Thursday, May 30, 2013

Pow Wow Chow

They want the "Redskins" to lose their name, but Elizabeth Warren, who is not even Native American, can write (actually, plagiarize) a book called "Pow Wow Chow" and that's okay?

Some background, in an email from WH:

Elizabeth Warren, the queen of the notional proposition, wrote a book entitled Pow Wow Chow. 

It was much later pointed out that the book was plagiarized. Basically no one ever read the book and those that did read it at its face value [recipe book]. 

However, when Warren was running for the senate she made a big deal of being of native American ancestry. The claim of native American ancestry lead people to investigate the claim. The investigation spider webbed into all kinds of nooks and crannies once it was determined her claim was dubious and that she had parleyed her claim into obtaining crony type benefits over her career. 

The aggregate investigation by reporters and plain old regular folks lead to the uncovering of Pow Wow Chow as plagiarized. The plagiarizing is old news. But the Amazon book reviews are little known. Huh? Given the above, the book Pow Wow Chow is sold on Amazon. Over the years only a handful of reviews existed. Once the whole native American ancestry deal was exposed and the book having been plagiarized, people started visiting the book's site on Amazon and writing additional comments. Some of the "new" comments [note the proliferation in 2012] are absolutely hysterical! 

 I'm not so sure about the "plagiarism" thing.  After all, these are recipes.  Maybe she should have made a little more effort to change things up, but recipes are rarely original.

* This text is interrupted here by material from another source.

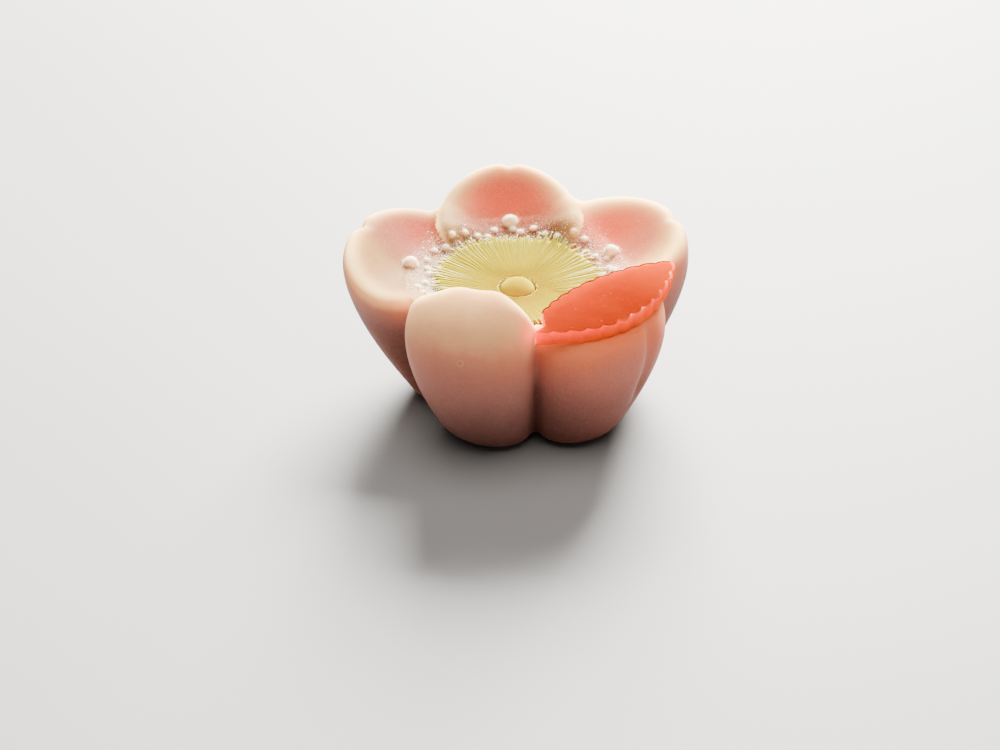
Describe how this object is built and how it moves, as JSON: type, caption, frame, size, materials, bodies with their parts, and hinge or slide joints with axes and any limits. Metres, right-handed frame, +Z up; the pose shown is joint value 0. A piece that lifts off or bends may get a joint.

The title "Pow Wow Chow," on the other hand:  Wow! She can only get away with that because she's a real Native American.  Oh...wait.


Anonymous said...

This is comical stuff... If you go to a redskins home game, you will find various protest groups picketing the naming of the team. These groups are largely made up of white people. Most Native Americans if asked about it (or Alt. Braves, or Clv Indians, or, or, or...) either don't care or actually have a sense of pride about it. They very rarely find it to be in poor taste or worse.

Anonymous said...

Regarding "I'm not so sure about the plagiarism thing"... I got curious and found a nice side-by-side comparison here:

The directions for "Cold Omelets with Crab Meat" consist of about 17 sentences over 3 paragraphs, and the only difference is one or two "the"s. Same deal on "Crab with Tomato Mayonnaise Dressing".

Go ahead, you can feel OK about calling it "plagiarism" now I'd say.

Michael said...

I'm not a fan of Elizabeth Warren, but as a reporter in Massachusetts I need to correct the facts here. She isn't the one who made a big deal of her 1/32nd American Indian heritage.

It came out that she was counted as a diversity faculty member at Harvard and had written it on application forms to the school.

Opponent Scott Brown's campaign made this the centerpiece of their negative ads (probably because she had never held office before and had no record to criticize) as a reflection of her character. The Liz Warren response was to say she was being "attacked" for her Native American heritage.

Fauxcahontas never made this the focus of her campaign.